Lines of data
_ _ _

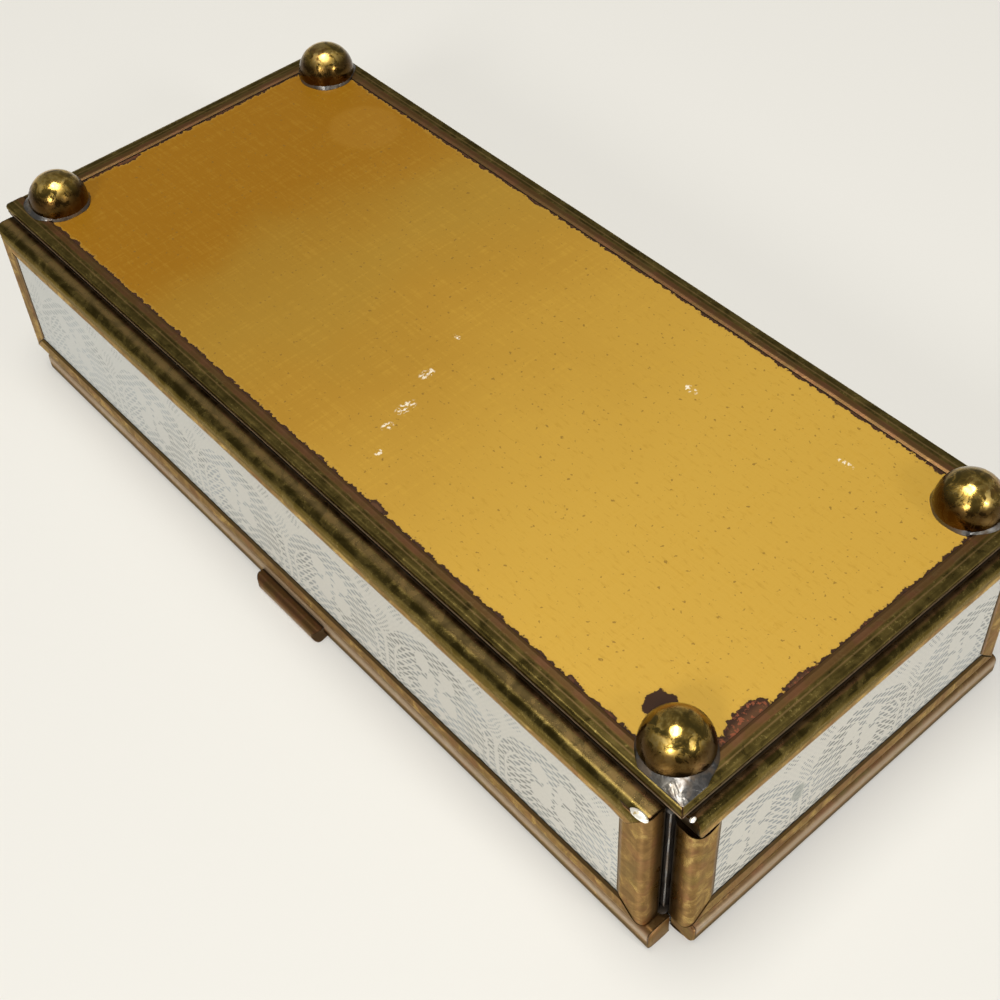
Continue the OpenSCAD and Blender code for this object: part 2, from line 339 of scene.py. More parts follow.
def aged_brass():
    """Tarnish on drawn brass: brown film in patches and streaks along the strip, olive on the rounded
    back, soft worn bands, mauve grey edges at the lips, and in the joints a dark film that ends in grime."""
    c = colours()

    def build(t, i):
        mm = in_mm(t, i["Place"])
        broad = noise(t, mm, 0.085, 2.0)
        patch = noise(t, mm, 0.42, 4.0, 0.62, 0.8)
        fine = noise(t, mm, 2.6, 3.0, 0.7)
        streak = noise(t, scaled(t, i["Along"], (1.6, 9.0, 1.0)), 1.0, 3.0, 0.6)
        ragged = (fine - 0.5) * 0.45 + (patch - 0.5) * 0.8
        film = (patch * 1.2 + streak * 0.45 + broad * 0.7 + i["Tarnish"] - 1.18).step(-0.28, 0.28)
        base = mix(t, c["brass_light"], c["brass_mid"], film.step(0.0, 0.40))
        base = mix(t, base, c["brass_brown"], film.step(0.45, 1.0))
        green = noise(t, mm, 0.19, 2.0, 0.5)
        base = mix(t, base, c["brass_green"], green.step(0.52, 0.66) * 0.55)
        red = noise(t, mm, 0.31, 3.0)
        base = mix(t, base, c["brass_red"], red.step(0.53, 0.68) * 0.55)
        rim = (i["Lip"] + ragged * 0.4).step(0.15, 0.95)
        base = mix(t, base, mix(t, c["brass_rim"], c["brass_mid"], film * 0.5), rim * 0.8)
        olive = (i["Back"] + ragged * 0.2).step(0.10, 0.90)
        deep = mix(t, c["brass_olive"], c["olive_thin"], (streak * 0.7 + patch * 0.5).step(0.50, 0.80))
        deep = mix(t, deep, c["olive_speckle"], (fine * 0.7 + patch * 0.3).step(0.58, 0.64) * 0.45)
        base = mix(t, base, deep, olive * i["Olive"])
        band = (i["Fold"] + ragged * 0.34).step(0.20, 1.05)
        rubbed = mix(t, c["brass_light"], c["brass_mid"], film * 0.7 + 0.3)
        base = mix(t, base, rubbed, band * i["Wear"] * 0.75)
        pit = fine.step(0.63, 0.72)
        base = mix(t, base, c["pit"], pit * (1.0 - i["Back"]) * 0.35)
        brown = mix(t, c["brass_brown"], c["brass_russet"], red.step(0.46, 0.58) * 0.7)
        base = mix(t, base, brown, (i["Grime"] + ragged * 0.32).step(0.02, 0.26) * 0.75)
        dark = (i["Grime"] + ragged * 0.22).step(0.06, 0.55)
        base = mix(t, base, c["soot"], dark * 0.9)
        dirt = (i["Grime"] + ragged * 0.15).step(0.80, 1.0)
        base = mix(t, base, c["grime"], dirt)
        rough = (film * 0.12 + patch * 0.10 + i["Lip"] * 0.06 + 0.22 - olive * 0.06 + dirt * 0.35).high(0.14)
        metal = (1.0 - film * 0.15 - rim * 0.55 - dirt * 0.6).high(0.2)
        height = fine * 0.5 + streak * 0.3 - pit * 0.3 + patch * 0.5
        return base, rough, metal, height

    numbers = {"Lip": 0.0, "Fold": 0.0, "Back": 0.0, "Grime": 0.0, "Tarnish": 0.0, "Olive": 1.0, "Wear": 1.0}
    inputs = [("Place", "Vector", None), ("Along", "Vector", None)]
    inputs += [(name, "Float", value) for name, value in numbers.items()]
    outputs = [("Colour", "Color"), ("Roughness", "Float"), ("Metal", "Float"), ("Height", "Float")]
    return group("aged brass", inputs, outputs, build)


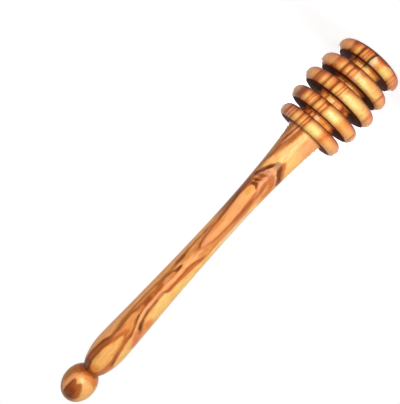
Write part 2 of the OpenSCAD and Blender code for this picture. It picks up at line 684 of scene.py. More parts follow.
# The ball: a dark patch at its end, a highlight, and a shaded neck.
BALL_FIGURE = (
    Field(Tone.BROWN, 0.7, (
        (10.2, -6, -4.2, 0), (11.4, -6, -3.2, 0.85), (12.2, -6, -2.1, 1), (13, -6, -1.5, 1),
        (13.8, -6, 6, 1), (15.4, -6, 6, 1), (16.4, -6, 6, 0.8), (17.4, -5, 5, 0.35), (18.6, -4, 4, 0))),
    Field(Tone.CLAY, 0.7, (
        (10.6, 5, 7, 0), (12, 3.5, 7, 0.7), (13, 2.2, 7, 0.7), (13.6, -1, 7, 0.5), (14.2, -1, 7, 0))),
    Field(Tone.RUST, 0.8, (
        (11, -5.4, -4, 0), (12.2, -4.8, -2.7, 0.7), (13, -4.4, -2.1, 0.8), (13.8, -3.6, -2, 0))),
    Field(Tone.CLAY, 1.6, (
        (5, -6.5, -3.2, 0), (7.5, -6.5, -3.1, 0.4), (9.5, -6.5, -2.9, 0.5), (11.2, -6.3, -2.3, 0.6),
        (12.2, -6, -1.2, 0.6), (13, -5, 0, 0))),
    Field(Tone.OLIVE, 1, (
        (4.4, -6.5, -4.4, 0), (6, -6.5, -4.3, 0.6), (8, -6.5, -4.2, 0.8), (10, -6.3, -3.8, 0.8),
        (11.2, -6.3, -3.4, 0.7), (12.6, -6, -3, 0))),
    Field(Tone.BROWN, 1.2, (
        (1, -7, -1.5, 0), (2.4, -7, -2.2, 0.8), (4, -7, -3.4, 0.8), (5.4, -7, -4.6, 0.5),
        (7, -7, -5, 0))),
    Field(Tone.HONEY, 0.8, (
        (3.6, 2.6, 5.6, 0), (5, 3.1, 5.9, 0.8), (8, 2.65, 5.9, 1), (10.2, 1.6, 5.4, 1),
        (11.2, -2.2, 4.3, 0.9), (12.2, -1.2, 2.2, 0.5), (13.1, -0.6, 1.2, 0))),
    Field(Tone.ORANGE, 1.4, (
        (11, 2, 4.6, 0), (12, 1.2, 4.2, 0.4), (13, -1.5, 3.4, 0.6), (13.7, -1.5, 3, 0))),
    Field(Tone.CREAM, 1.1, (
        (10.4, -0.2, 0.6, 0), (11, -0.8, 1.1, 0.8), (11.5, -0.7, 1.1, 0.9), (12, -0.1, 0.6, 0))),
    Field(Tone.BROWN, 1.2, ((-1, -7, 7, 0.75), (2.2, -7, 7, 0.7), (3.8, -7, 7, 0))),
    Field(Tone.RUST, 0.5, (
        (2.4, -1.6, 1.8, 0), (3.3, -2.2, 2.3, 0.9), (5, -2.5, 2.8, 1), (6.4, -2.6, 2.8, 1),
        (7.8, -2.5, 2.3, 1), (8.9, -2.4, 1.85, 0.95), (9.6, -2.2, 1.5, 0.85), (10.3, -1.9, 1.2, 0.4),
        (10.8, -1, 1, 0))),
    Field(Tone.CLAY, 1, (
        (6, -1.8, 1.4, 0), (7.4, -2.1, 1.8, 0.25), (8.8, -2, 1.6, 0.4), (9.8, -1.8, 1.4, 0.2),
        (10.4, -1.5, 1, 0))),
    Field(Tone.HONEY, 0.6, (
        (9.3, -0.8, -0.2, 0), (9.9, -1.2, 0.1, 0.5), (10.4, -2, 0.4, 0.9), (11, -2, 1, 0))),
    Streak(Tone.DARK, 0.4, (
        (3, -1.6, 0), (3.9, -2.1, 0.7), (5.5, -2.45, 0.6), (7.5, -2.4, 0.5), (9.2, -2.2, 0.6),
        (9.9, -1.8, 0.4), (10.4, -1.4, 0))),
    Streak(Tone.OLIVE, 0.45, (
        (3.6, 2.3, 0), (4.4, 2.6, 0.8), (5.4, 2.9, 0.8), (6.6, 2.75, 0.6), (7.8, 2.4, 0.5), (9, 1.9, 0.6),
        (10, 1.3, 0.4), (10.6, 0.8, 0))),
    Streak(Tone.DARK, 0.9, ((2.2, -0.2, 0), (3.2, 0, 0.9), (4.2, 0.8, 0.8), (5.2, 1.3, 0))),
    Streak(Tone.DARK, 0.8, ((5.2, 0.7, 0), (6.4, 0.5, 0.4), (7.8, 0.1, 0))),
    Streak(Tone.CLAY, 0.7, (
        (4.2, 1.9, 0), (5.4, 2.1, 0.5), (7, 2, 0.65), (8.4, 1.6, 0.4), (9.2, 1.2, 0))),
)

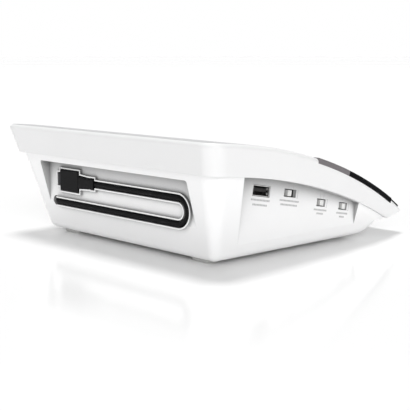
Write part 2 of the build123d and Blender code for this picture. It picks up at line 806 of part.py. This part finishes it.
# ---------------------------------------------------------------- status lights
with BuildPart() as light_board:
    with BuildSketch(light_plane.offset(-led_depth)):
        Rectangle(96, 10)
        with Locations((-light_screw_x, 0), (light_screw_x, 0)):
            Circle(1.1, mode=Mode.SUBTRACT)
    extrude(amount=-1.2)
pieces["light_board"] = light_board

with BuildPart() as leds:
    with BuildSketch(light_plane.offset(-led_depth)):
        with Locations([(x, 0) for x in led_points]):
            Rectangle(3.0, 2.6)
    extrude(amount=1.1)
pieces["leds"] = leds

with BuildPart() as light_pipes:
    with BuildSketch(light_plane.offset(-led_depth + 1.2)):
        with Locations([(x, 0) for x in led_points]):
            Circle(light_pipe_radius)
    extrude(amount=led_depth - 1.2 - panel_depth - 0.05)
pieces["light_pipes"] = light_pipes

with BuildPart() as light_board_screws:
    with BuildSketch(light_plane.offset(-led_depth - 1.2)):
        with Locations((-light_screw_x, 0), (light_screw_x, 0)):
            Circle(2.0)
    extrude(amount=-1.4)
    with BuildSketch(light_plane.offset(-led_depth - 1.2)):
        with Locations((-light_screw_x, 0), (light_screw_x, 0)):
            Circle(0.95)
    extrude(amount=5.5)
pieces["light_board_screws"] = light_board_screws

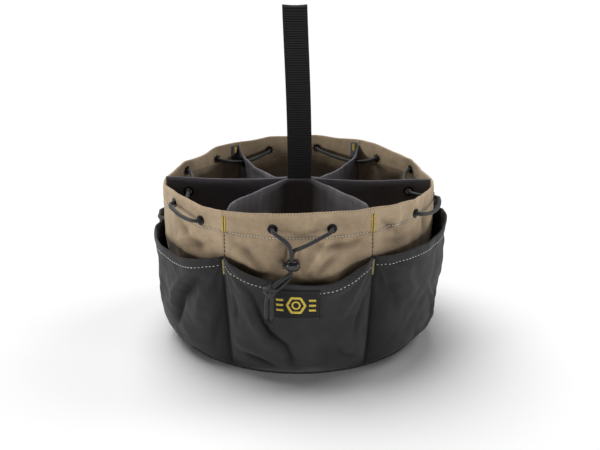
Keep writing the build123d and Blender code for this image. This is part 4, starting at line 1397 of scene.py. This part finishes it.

_ _ _

### WRITTEN TASK:
Print the records above verbatim from their first line to the line containing "c = colours()", both included, and stop there.

### WRITTEN ANSWER:
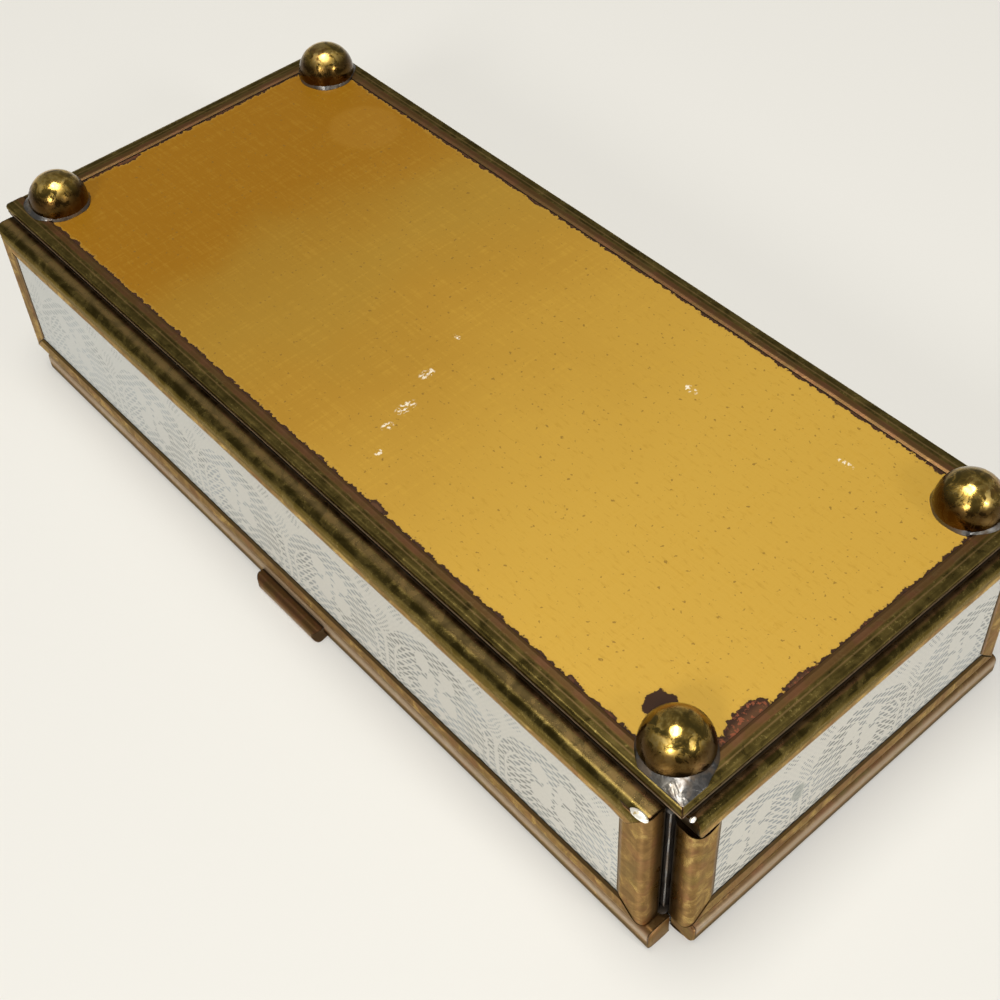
Continue the OpenSCAD and Blender code for this object: part 2, from line 339 of scene.py. More parts follow.
def aged_brass():
    """Tarnish on drawn brass: brown film in patches and streaks along the strip, olive on the rounded
    back, soft worn bands, mauve grey edges at the lips, and in the joints a dark film that ends in grime."""
    c = colours()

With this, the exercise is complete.